カール・フィリップには組曲、「プレリュード&フーガ」の組み合わせもほとんどないし、カール・フィリップに多い「ロンド」、「ソナタ」は父バッハにほとんどない。(ヴァイオリンのソナタは有名)父バッハは「ファンタジー」と名のつくものは意外と少なく、オルガン曲に少しあるのと、有名な「半音階的ファンタジーとフーガ」などである。スピネットでその曲を試しに練習していたが、今ひとつ迫力に欠ける。

スピネットは豊かな音色が出るが、やはりボディーが小さいため、2段鍵盤のチェンバロにはかなわない。私は常々、それぞれの楽器には「サイズ」があると思っている。

サイズの合わない洋服を着るとその人の良さが出ないのと同じく、作品のサイズと楽器のサイズもマッチしないと、しっくりこない。今回「半音階的ファンタジーとフーガ」をスピネットで演奏したら、スピネットって物足りない楽器だね、この曲って今ひとつな曲? という楽器にも曲にも残念な感想が出かねないのだ。

インヴェンションとシンフォニア、聴きやすく声部の少ないフランス組曲はとても良く楽器が鳴ってくれたと思っている。曲がシンプルで音が少なくても、作曲家の素晴らしさはそのままである。
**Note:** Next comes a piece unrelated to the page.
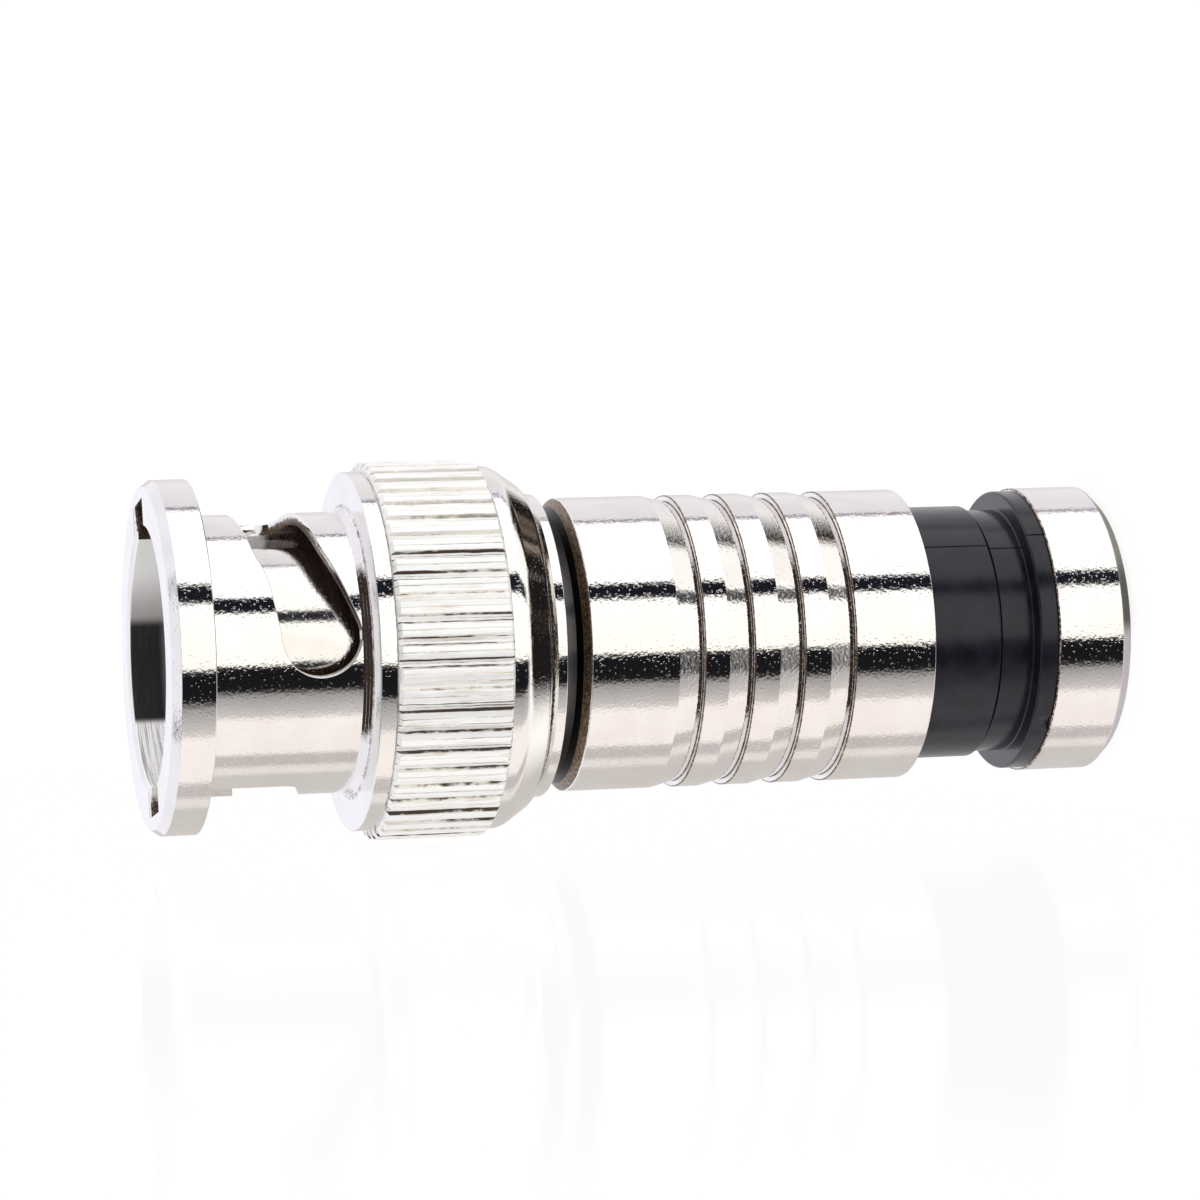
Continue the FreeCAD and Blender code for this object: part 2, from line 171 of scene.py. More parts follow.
def painted_mouth_light(start, parts, radius, mouth):
    """The wall behind the mouth, in painted light and shade: its tone, and a painted glow in place
    of the light that the wall beside it adds.

    It is painted light at both ends, with a dark painted reflection band between them that
    fades below the mouth."""
    x, y, z = parts
    across = start.math("DIVIDE", x, radius)
    lower = (-across).rise(0.48, 0.54)
    streaks = start.noise(start.vector(across * 2.0, 0.0, z * 14.0), 1.0, 3.0, 0.7)
    painted_lit_end = start.mix(streaks.rise(0.3, 0.6), (0.30, 0.27, 0.25, 1.0), (1.0, 1.0, 1.0, 1.0))
    painted_far_light = start.mix(across.rise(0.25, 0.75), (0.42, 0.40, 0.39, 1.0), (0.98, 0.97, 0.96, 1.0))
    painted_mouth_tone = start.mix(lower, painted_far_light, painted_lit_end)
    # The band is a painted reflection of the dark interior on the far wall.
    band = (0.28 - across).rise(-0.05, 0.05) * (across + 0.51).rise(-0.03, 0.03)
    band = band * (z - mouth).rise(0.2, 0.9) * y.rise(0.0, 1.0)
    dark = start.mix(streaks.rise(0.5, 0.8), (0.014, 0.012, 0.012, 1.0), (0.05, 0.045, 0.04, 1.0))
    return start.mix(band, painted_mouth_tone, dark), 0.10 + lower * 0.16


def nickel(name, light, shade, pit_depth, ring_depth, roughness,
           wear_colour=WORN_BRASS, bore=None, mouth=None):
    """Nickel plate with fine pits and turning rings, bright except where "wear" says otherwise.

    A bore is a radius and a height: inside and below them the wall is painted dark brown as shade,
    and where a mouth's height is given, the wall above is painted with light, a dark reflection band
    and a glow."""
    made, start = new_material(name)
    place = millimetres(start)
    x, y, z = start.parts(place)
    radius = start.math("SQRT", x * x + y * y)
    pits = start.noise(place, 8.0, 1.5, 0.5)
    specks = start.noise(place, 10.0, 0.0).rise(0.67, 0.77)
    cloud = start.noise(place, 0.7, 3.0)
    rings = start.noise(start.vector(radius * 9.0, 0.0, z * 9.0), 1.0, 3.0, 0.7)
    fray = start.noise(place, 4.0, 3.0, 0.65)
    wear = start.node("ShaderNodeAttribute", {"attribute_name": "wear"}, {}, "Fac")
    bare = (wear + (fray - 0.5) * 0.9 - 0.25).rise(0.12, 0.5)
    plate = start.mix(cloud.rise(0.35, 0.7), light, shade)
    stain = start.mix(pits.rise(0.42, 0.6), wear_colour, (0.11, 0.08, 0.055, 1.0))
    colour = start.mix(bare, plate, stain)
    # Matt faces are cream on the nut, and on the end cap grey with painted shade, darker on the +X side.
    matt = (-wear).rise(0.3, 0.7)
    painted_side_shade = start.mix(x.rise(1.8, 3.0), (0.15, 0.14, 0.13, 1.0), (0.38, 0.36, 0.32, 1.0))
    rear = start.mix(x.rise(-0.4, 0.4), (0.64, 0.60, 0.62, 1.0), painted_side_shade)
    colour = start.mix(matt, colour, start.mix(z.rise(10.0, 20.0), rear, (0.88, 0.82, 0.76, 1.0)))
    # Olive is dirt; black is painted shade in dark gaps between parts.
    olive = wear.rise(OLIVE_DIRT - 0.15, OLIVE_DIRT)
    black_gap_shade = wear.rise(BLACK_GAP_SHADE - 0.4, BLACK_GAP_SHADE - 0.1)
    colour = start.mix(olive, colour, (0.12, 0.105, 0.08, 1.0))
    colour = start.mix(black_gap_shade, colour, (0.006, 0.005, 0.005, 1.0))
    shine = 1.0
    dull = 0.0
    glow = NO_LIGHT
    if bore is not None:
        # Inside the bore and below its height: painted shade, a dark brown, on a less metallic wall.
        inner = (bore[0] - radius).rise(0.0, 0.03)
        deep = inner * (bore[1] - z).rise(0.0, 0.5)
        bore_shade = start.mix(rings.rise(0.4, 0.6), (0.07, 0.045, 0.04, 1.0), (0.20, 0.145, 0.125, 1.0))
        colour = start.mix(deep, colour, bore_shade)
        shine = 1.0 - deep * 0.7
    if mouth is not None:
        # Above the bore's height the wall takes painted light and shade and a painted glow, except where
        # wear is high.
        entry = inner * (z - bore[1]).rise(-0.4, 0.1)
        painted_mouth_mask = entry * (1.0 - wear.rise(0.9, 1.2))
        painted_mouth_tone, painted_glow = painted_mouth_light(start, (x, y, z), radius, mouth)
        colour = start.mix(painted_mouth_mask, colour, painted_mouth_tone)
        # The glow is painted light: the mouth's wall emits though it is no lamp.
        glow = start.mix(painted_mouth_mask * painted_glow, NO_LIGHT, painted_mouth_tone)
        shine = shine - entry * 0.9
        dull = entry * 0.35
    height = (pits + specks * 0.45) * pit_depth + rings * ring_depth
    relief = start.node("ShaderNodeBump", {}, {"Strength": 1.0, "Distance": MICRON, "Height": height})
    finish_material(start, {
        "Base Color": colour,
        "Metallic": shine - matt * 0.75,
        "Roughness": roughness + rings * 0.05 + bare * 0.3 + dull + matt * 0.35,
        "Emission Color": glow,
        "Emission Strength": 1.0,
        "Normal": relief,
    })
    return made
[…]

ヘ短調のシンフォニアのなんと深みのある内容。

 

この日のコンサートの落ちは、ちょうどサッカーのワールドカップでオランダが試合する日で、ちょうどコンサートの時間と同じ!控え室の窓から見えるアムステルダムの通りのカフェはオレンジ色でいっぱいで皆、大きな画面を見ている。

サッカーだから来ないというお客様はもちろんいた。(生徒さんの家族一家も:))

来てくれた音楽好きのお客様達には楽しんでいただけたようで、良いコンサートとなった。会場のピアノラ博物館のバーでは、コンサートの終了後、壁にかかった古い大きなオルゴールを当時のコインを入れてまわしてくれた。とても豊かな響きをワインとともに最後まで残っていたお客様数人と堪能した。